(Material provided)
* Start *
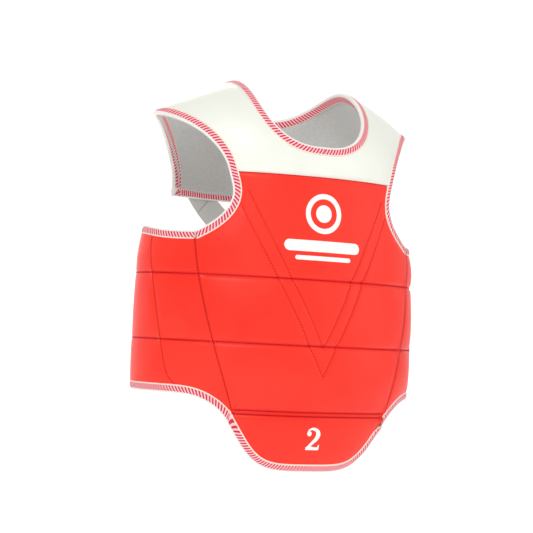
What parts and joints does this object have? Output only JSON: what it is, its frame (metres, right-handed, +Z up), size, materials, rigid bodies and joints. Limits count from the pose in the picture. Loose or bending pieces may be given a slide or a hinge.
* End *
* Start *
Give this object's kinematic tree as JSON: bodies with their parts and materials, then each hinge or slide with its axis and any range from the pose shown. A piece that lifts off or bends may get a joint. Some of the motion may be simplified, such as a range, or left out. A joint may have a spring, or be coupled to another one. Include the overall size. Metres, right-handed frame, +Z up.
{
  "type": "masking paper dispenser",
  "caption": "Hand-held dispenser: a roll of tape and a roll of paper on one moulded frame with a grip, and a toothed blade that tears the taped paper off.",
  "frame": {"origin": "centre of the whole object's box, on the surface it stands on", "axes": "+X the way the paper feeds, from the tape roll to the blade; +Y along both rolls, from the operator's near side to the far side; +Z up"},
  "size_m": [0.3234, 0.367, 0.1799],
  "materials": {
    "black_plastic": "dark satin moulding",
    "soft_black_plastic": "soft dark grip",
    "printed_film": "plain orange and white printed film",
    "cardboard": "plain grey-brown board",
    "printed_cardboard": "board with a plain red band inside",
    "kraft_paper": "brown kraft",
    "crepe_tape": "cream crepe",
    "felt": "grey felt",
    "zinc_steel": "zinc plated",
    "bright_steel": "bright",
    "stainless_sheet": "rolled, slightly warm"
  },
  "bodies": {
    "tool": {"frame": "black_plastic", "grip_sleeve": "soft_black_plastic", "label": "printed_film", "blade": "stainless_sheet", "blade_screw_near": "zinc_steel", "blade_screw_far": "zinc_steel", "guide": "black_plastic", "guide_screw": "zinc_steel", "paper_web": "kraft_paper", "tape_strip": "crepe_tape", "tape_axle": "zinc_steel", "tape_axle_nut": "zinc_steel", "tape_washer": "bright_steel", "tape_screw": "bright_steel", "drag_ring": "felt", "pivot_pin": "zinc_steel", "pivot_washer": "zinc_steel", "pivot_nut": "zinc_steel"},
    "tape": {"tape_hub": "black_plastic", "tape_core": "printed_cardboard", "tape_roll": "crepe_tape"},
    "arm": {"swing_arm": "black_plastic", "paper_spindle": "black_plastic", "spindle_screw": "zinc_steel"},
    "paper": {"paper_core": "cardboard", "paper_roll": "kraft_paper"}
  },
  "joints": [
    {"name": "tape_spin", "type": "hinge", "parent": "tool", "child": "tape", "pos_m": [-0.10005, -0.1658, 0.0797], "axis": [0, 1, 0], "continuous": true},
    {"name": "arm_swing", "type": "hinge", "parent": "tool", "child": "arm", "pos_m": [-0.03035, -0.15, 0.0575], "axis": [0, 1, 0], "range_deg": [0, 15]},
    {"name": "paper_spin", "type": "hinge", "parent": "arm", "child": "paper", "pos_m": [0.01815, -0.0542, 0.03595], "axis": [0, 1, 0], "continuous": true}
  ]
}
* End *
(Problem requirements) Where a line above contains the string "joints", copy that line.

(Result)
What parts and joints does this object have? Output only JSON: what it is, its frame (metres, right-handed, +Z up), size, materials, rigid bodies and joints. Limits count from the pose in the picture. Loose or bending pieces may be given a slide or a hinge.
  "joints": [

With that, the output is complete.